For most of its two hours, Sicario is a tense, intriguing, challenging film. It's dramatic and unsettling.
Then it loses faith in the audience and becomes a video game.
When Sicario deals with scenes of torture, it makes its impact without being explicit. It's Hitchcockian. Its power is implicit. That is its strength.
Then as the film approaches its climax, it overplays gunplay. It replaces ideas with gunfire - explicit and redundant. Repetition decreases the impact. It dilutes what should have been a shattering climax.
Much of the film is underplayed. It's quietly wracking. But it becomes a slap-happy shoot-'em-up. Near the end, nobody - except the audience - even seems to hear the sound of gunfire. It blows credibility away.
It's too bad, because Sicario has a lot going for it. The prevailing theme is challenging - FBI tactical expert Kate Mercer (Emily Blunt) volunteers for a shadowy task force that sets out to disrupt a Mexican drug cartel that is flourishing in her Arizona territory.
The task force seems to lack any moral compass. Kate tries to cling to her sense of legal rights in the face of contagious, brutal lawlessness.
Crucial to the task force are the government "advisor" (Josh Brolin) and a mysterious aide (Benicio Del Toro). They are trying to dismantle a massive drug operation to get the local drug boss (Bernardo P. Saracino) to return to Mexico to reveal the cartel kingpin (Julio Cedillo).
The drug war is vile and rapacious. Menace is everywhere. Both sides have been sucked into the end justifies the means. Law has been rendered useless. Decency has turned to rot. This is not the Marvel world of heroes.
Can Kate survive with her values intact? What is the cost of survival?
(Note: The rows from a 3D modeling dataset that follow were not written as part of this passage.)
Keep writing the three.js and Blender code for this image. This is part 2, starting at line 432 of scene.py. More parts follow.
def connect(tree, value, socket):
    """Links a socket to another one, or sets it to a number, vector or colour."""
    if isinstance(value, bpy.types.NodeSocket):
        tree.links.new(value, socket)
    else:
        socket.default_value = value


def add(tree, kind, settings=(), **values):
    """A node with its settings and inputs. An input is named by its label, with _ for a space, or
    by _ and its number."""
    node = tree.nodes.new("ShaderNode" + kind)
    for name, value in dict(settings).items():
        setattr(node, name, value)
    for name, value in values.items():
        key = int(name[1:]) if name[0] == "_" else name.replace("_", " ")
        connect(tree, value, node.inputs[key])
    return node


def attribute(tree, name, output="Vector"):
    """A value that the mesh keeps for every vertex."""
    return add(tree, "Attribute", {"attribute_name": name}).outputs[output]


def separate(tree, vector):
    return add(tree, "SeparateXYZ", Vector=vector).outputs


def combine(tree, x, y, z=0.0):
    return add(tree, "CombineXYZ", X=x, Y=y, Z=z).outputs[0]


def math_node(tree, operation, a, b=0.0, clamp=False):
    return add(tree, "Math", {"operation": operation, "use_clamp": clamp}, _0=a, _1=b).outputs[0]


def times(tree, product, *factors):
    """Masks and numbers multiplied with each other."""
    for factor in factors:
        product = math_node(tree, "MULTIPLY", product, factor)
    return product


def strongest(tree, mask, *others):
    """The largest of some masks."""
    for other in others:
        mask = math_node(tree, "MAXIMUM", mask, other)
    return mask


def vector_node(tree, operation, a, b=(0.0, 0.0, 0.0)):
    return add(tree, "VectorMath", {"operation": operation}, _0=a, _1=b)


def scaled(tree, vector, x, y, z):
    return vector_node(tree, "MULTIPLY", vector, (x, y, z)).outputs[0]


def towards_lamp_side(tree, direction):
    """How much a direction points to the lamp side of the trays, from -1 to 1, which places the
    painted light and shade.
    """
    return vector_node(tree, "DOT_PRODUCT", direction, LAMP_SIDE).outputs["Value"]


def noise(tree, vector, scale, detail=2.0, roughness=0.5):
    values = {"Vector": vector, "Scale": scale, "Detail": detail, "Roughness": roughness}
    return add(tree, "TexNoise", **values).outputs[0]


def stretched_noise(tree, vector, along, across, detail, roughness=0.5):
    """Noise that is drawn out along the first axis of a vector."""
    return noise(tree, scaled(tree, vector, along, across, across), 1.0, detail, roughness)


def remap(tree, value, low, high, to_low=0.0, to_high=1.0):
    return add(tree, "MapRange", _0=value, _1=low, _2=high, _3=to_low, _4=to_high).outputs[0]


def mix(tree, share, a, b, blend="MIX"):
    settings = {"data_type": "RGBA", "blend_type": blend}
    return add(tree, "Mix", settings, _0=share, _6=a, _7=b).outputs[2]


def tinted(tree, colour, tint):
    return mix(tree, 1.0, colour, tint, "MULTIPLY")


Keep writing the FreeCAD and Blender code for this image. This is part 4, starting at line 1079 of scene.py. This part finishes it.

The actors beautifully express the vague dimensions of their characters. Blunt stands out as the vessel of strength and vulnerability. Brolin is effective as the confident, canny leader. And Del Toro is especially magnetic as the man who has a life of secrets.
The director Denis Villeneuve creates a palpable world which is nearly out of control. One brilliant sequence is a convoy of police and task force traffic, rushing headlong into an unknown fate. It has the feel of a classic sequence.
If only he hadn't faltered at the end. The climax is weakened by its context, and the final scene is very conventional. It squanders its possibilities.
Screenwriter Taylor Sheridan loses his tight grasp at the end, but his writing up to that point is smart.
Perhaps the star of the film - along with Emily Blunt - is cinematographer Roger Deakins. [Deakins has been nominated for an Academy Award 12 times, but has never won.] His vision is inspired. You know Sicario is being photographed by a master. There are several aerial shots from far above that show a terrain that is vast and vacant.
In one we see the tiny shadow of a plane in the far distance over the wasteland ground. In another we see a screen full of dull rooftops, all alike in their conformity.
Deakins captures the enormity of emptiness.
Damn it, Academy, give Roger an Oscar.
Deakins is the soul of Sicario.
Sicario is a film of a woman in a man's world.
For better or worse, Sicario is Blunted.